WB Desk: Shivangi Nigam

WBDesk brings you closer to our employees! Find out what goes on behind the desk, what the job entails, the daily routine. Here’s a special account of how Shivangi, Project Coordinator, manages Work From Home!


Shivangi at Birthday Manao

Martin Luther King, Jr. once said, “ We must accept finite disappointment, but never lose infinite hope.” This feeling this quote invokes definitely hit home for me. Overnight, life, as we know it, did a complete 180 when the lockdown was declared. We had to learn how to adapt to doing everything through the confines of our house, including working from home.

In the field of social work, most of our work includes personal interaction with people on a daily basis. That all changed of course, but then again, we humans are nothing if not our ability to become habituated. Face to face interactions was replaced with video calls and text messaging, and working hours no longer 9-5.

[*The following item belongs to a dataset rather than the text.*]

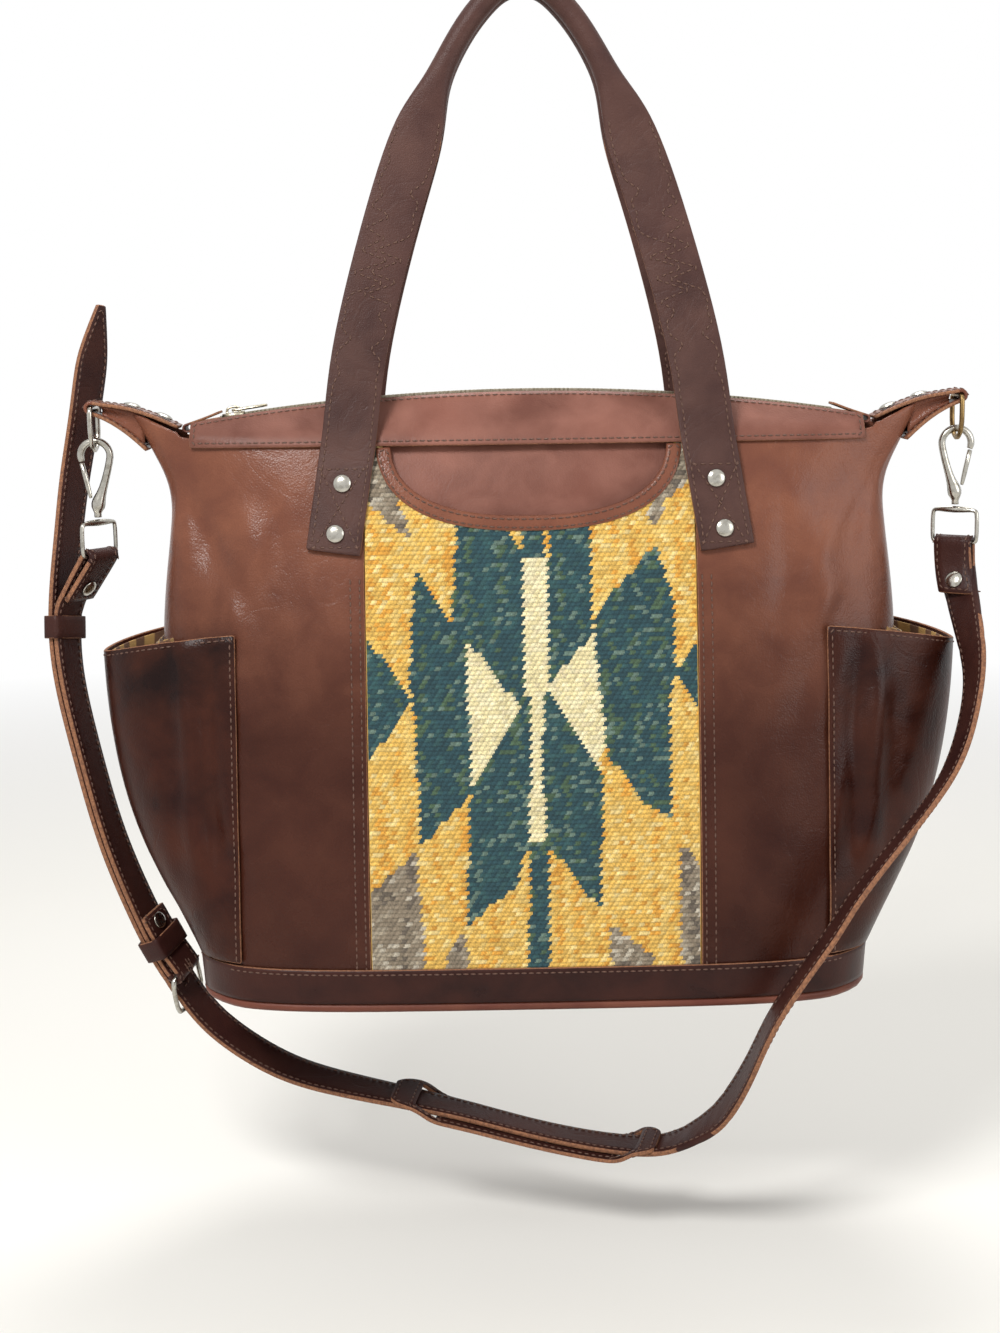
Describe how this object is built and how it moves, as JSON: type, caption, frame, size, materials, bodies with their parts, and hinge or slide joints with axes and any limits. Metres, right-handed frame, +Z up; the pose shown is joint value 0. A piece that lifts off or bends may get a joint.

If there’s one thing that hasn’t changed, it’s that I’m right in front of my laptop, starting work by 9:30 AM. Since I’m working directly with the teachers on the field, my first task is to connect with all our teachers and assign them work for the day. Most of our conversations happen through texts and group messages on WhatsApp, brownie points for technology!

We had a ritual in our office, once all of us were in, we used to have coffee together while on our desks, working. Of course, now they’ve been replaced by homemade fruit juices( healthy for sure, not as tasty though). Once work has been allotted to the teachers, I spend the rest of the day working on curriculum, which often involves an extensive bit of research and planning.

Working from home is certainly different from working from the office, more than anything it’s not being around like-minded people for sure, or those daily discussions we used to have. But we still make do with text messages and zoom meetings every once in a while.

In many ways, my days in lockdown are reminiscent of this 90’s show called ‘Groundhog Day’, although I can’t say I wake up every morning having been stabbed, shot, poisoned, frozen, hung, electrocuted and burned, unlike poor Phil.